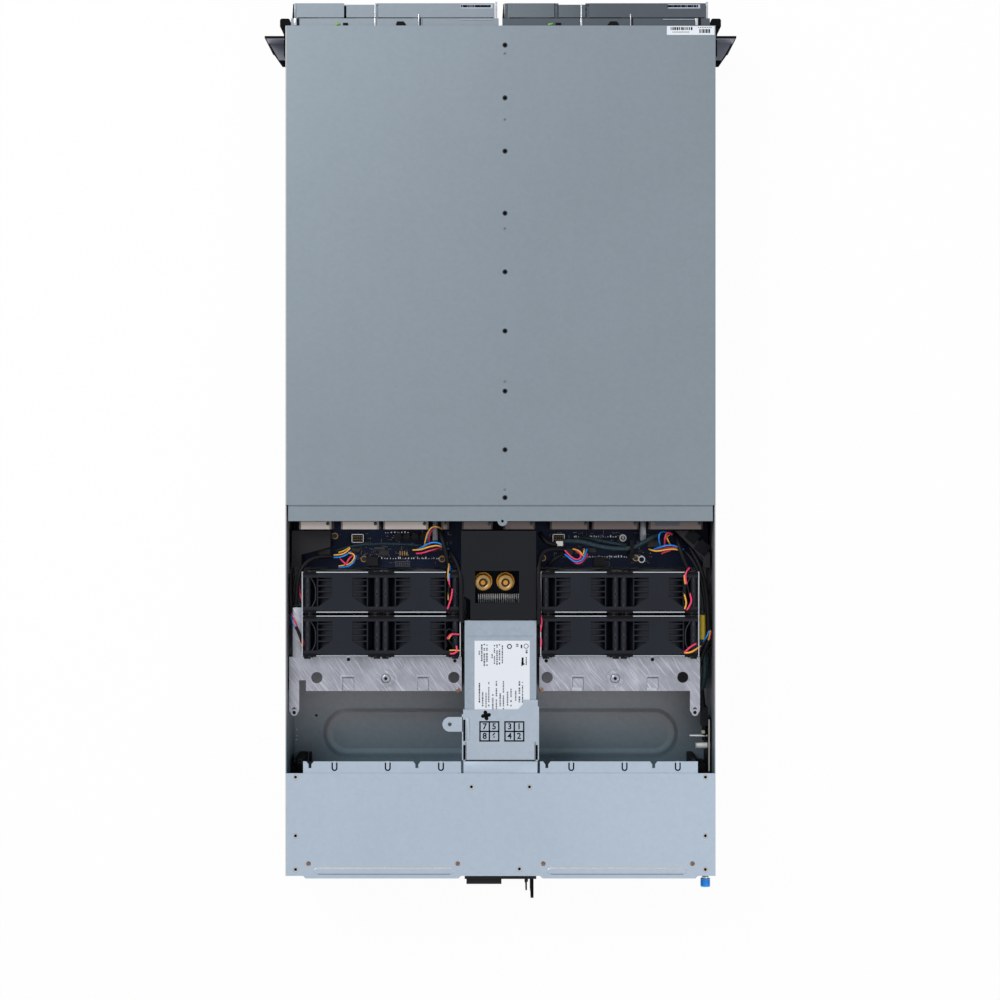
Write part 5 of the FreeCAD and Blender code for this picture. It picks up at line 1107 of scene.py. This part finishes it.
    ("black", 0.8, ((54.2, 627.8, 83.4), (48.3, 633.9, 84.4), (46, 641.6, 83.8))),
    ("pink", 1, ((45.2, 635, 83.6), (44.1, 639.6, 85), (47, 642.9, 85), (51.5, 643, 83.6))),
    ("yellow", 0.7, ((52.1, 639.5, 83.8), (46.6, 639, 85.4), (41.3, 639.8, 84.4))),
    ("teal", 2.3, (
        (-65.7, 528.1, 60), (-73.8, 527.7, 66), (-84, 528.2, 69), (-94.3, 531.3, 70),
        (-104.6, 533.8, 70), (-116, 535.5, 70), (-127.3, 535.9, 70), (-137.6, 534.4, 70),
        (-146, 529.8, 68), (-154.4, 525.2, 66), (-163, 520.6, 61))),
    ("teal", 1.8, (
        (-82.4, 523.8, 56), (-92.6, 524.7, 61), (-103.9, 527.8, 64), (-116.2, 530.1, 65),
        (-129.8, 532.8, 62))),
    ("teal", 1.5, (
        (62.9, 535.8, 50), (83.6, 532.6, 54), (104.2, 531, 56), (125, 530.7, 56), (143.6, 531.6, 56),
        (160.4, 534.7, 54), (171.1, 538.4, 50))),
)


def wiring():
    """The fan leads and sleeves that run with the harness, one piece for each colour."""
    bundles = {colour: bmesh.new() for colour in WIRES}
    for colour, radius, points in WIRING:
        strand(bundles[colour], points, radius)
    for colour, bm in bundles.items():
        piece("wires_" + colour, bm, WIRES[colour], "chassis", 60)
    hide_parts("fan_harness_left", "fan_harness_right")
    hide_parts("data_cable")
    bm = bmesh.new()
    turned(bm, (-208.2, 604.0, 70.0), [(0, 0), (2.9, 0), (3.1, 0.6), (3.0, 12), (3.15, 12.4), (3.0, 24.4),
                                       (2.7, 25), (0, 25)], 20, "Y")
    piece("yellow_wrap", bm, TAPE)
    slabs("cable_strap", RUBBER_AND_SHADE, [((-137.4, 526.2, 40.0), (-133.4, 541.0, 73.0), 0.6),
                                  ((-138.0, 539.8, 40.0), (-132.8, 545.4, 72.0), 0.6)])


# ---------------------------------------------------------------- rear

def rear_details():
    """Corner blocks, rivets and marks on the rear floor, the module's metal parts, painted highlights and
    shade on the covers' edge and ribs, and the ears' webs.
    """
    bm = bmesh.new()
    slab(bm, (204.7, 752.2, 1.3), (213.0, 770.0, 50.0), 0.8)
    slab(bm, (200.2, 752.2, 1.3), (202.4, 762.0, 9.0), 0.3)
    slab(bm, (213.0, 763.0, 1.3), (218.6, 771.0, 46.0), 0.4)
    slab(bm, (-204.0, 752.2, 1.3), (-197.4, 770.0, 50.0), 0.8)
    slab(bm, (-214.6, 760.0, 1.3), (-204.4, 771.0, 44.0), 0.4)
    drum(bm, (195.6, 714.1, 1.2), 1.4, 0.1, 16, "Z", 0.02)
    piece("corner_blocks", bm, RUBBER_AND_SHADE)
    bm = bmesh.new()
    for x, station, level in ((208.4, 757.0, 50.0), (-200.7, 757.0, 50.0)):
        ring(bm, (x, station, level), 1.6, 2.4, 0.25)
    piece("corner_block_rims", bm, PIN_AND_HIGHLIGHT)
    bm = bmesh.new()
    for station in (729.2, 735.6, 739.8):
        drum(bm, (216.6, station, 1.2), 1.0, 0.8, 12, "Z", 0.3)
    turned(bm, (-218.6, 740.7, 50.0), [(0, 0), (3.05, 0), (3.05, 13.6), (2.75, 14.0), (2.75, 14.6),
                                       (3.05, 15.0), (3.05, 15.5), (0, 15.5)], 20, "X")
    piece("module_coil", bm, WHITE_AND_HIGHLIGHT)
    bm = bmesh.new()
    turned(bm, (-215.0, 730.3, 50.0), [(0, 0), (1.6, 0), (1.6, 18.45), (0, 18.45)], 16, "X")
    turned(bm, (-211.0, 870.6, 71.0), [(2.3, 0), (3.5, 0), (3.5, 1.6), (2.9, 2.2), (3.5, 2.8), (3.5, 4.1),
                                       (2.3, 4.1), (2.3, 0)], 24, "Y")
    piece("module_metal", bm, SINK)
    slabs("module_edge", BOARD_EDGE, [
        ((-216.5, 712.4, 61.9), (-215.1, 766.0, 62.15)),
        ((-212.2, 724.6, 50.0), (-208.9, 727.8, 56.0), 0.3)])
    ribs = ((51.5, 187.0), (-187.0, -51.5))
    rear = high("rear_top_cover").y
    # white strips on the cover's outer edge and on the rear ribs: painted highlights; rib_shade is painted
    # shade behind the ribs
    rib_highlights = [((x0 - 1.5, rear - 11.3, TOP - 0.2), (x1 + 1.5, rear - 9.4, TOP + 0.4), 0.2)
                 for x0, x1 in ribs]
    slabs("worn_edge", WHITE_AND_HIGHLIGHT, [
        ((219.1, 0.6, TOP), (219.9, 490.0, TOP + 0.06)),
        ((219.1, 766.0, TOP), (219.9, 869.0, TOP + 0.06))] + rib_highlights)
    slabs("rib_shade", COVER, [((x0, rear - 4.6, TOP - 0.2), (x1, rear - 3.7, TOP + 0.1)) for x0, x1 in ribs])
    for side, label in ((1, "right"), (-1, "left")):
        bm = bmesh.new()
        web = ((221.0, 13.6), (238.6, 13.6), (229.0, 30.3), (221.0, 30.3))
        plate(bm, [(side * x, station) for x, station in web], 61.5, 0.3)
        x0, x1 = sorted((side * 221.0, side * 239.6))
        slab(bm, (x0, 13.3, 61.8), (x1, 13.8, 87.4))
        piece("ear_web_" + label, bm, SLATE)


def floor_bead():
    """The soft flanks of the pressed bead in the floor: rings of points, grown one from another."""
    bead = 733.0
    reach = 162.0
    floor = 1.2
    bm = bmesh.new()
    loop = bmesh.ops.create_circle(bm, segments=96, radius=1.0)["verts"]
    bmesh.ops.rotate(bm, verts=loop, cent=(0, 0, 0), matrix=Matrix.Rotation(math.pi / 96, 3, "Z"))
    turns = [vert.co.copy() for vert in loop]
    profile = ((16.0, 1.02), (19.0, 1.12), (20.8, 1.24), (22.4, 1.10), (23.8, 0.72), (25.2, 0.30),
               (26.8, 0.04), (26.8, 0.0), (16.0, 0.0))
    for number, (radius, rise) in enumerate(profile):
        if number:
            inside = set(loop)
            edges = list({edge for vert in loop for edge in vert.link_edges
                          if edge.other_vert(vert) in inside})
            grown = set(bmesh.ops.extrude_edge_only(bm, edges=edges)["geom"])
            loop = [next(edge.other_vert(vert) for edge in vert.link_edges if edge.other_vert(vert) in grown)
                    for vert in loop]
        for vert, turn in zip(loop, turns):
            side = math.copysign(reach, turn.x)
            vert.co = Vector((side + turn.x * radius, bead + turn.y * radius, floor + rise))
    rims = [edge for edge in bm.edges if edge.is_boundary]
    bmesh.ops.bridge_loops(bm, edges=rims)
    piece("floor_bead", bm, BEAD, "chassis", 60)


# ---------------------------------------------------------------- camera and light

def seen_plainly(tree):
    """1 for rays from the camera and for those that mirrors or glass send on, 0 for lighting."""
    path = tree.nodes.new("ShaderNodeLightPath")
    seen = path.outputs["Is Camera Ray"]
    for ray in ("Is Glossy Ray", "Is Transmission Ray"):
        either = tree.nodes.new("ShaderNodeMath")
        either.operation = "MAXIMUM"
        tree.links.new(seen, either.inputs[0])
        tree.links.new(path.outputs[ray], either.inputs[1])
        seen = either.outputs[0]
    return seen


def blend(tree, factor, first, second, surface):
    """Mix two shaders onto a surface socket."""
    mixed = tree.nodes.new("ShaderNodeMixShader")
    for source, socket in zip((factor, first, second), mixed.inputs):
        tree.links.new(source, socket)
    tree.links.new(mixed.outputs[0], surface)


def studio():
    """A pale floor that looks white but lights like a floor, a bright sky and two round lamps."""
    floor = bmesh.new()
    bmesh.ops.create_grid(floor, x_segments=1, y_segments=1, size=6.0)
    mesh = bpy.data.meshes.new("floor")
    floor.to_mesh(mesh)
    floor.free()
    ground = bpy.data.objects.new("floor", mesh)
    SCENE.collection.objects.link(ground)
    cloth = Finish("pale_floor")
    cloth.done((0.92, 0.93, 0.94, 1), 0.9)
    tree = cloth.tree
    glow = tree.nodes.new("ShaderNodeEmission")
    factor = Term(cloth, seen_plainly(tree)) * 0.96
    surface = [node for node in tree.nodes if node.type == "OUTPUT_MATERIAL"][0].inputs["Surface"]
    blend(tree, factor.socket, cloth.shader.outputs[0], glow.outputs[0], surface)
    mesh.materials.append(cloth.material)

    world = bpy.data.worlds.new("studio")
    SCENE.world = world
    world.use_nodes = True
    tree = world.node_tree
    sky = tree.nodes["Background"]
    sky.inputs["Color"].default_value = (0.94, 0.97, 1.0, 1)
    sky.inputs["Strength"].default_value = 0.44
    white = tree.nodes.new("ShaderNodeBackground")
    white.inputs["Color"].default_value = (1, 1, 1, 1)
    surface = tree.nodes["World Output"].inputs["Surface"]
    blend(tree, seen_plainly(tree), sky.outputs[0], white.outputs[0], surface)

    for name, spot, size, power in (("key", (1.5, -1.6, 2.3), 1.8, 52), ("fill", (-1.7, 1.0, 2.2), 2.2, 14)):
        lamp = bpy.data.lights.new(name, "AREA")
        lamp.shape = "DISK"
        lamp.size = size
        lamp.energy = power
        light = bpy.data.objects.new(name, lamp)
        light.location = spot
        light.rotation_euler = (-Vector(spot)).to_track_quat("-Z", "Y").to_euler()
        SCENE.collection.objects.link(light)


def camera():
    """Straight above, with the front of the machine at the top of the picture."""
    distance = 2.25
    frame_width = 1.023
    centre_x, centre_station = 0.0005, 0.4854
    sensor = 36
    eye = bpy.data.cameras.new("camera")
    eye.sensor_width = sensor
    eye.lens = sensor * distance / frame_width
    eye.clip_end = 20
    thing = bpy.data.objects.new("camera", eye)
    thing.location = (centre_x, FRONT + centre_station, TOP * MM + distance)
    thing.rotation_euler = (0, 0, math.pi)
    SCENE.collection.objects.link(thing)
    SCENE.camera = thing


camera()
studio()
paint_nodes()
screw_heads()
supply_label()
cover_label()
sled_fittings()
cage_print()
fan_rubbers()
fan_struts()
plate_fittings()
board_details()
board_tags()
connector_fittings()
wiring()
rear_details()
floor_bead()

SCENE.view_settings.view_transform = "Standard"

|---|

▸ SET TASK:
Report how many lines contain "picture". Give nothing but the number.

▸ RIGHT ANSWER:
2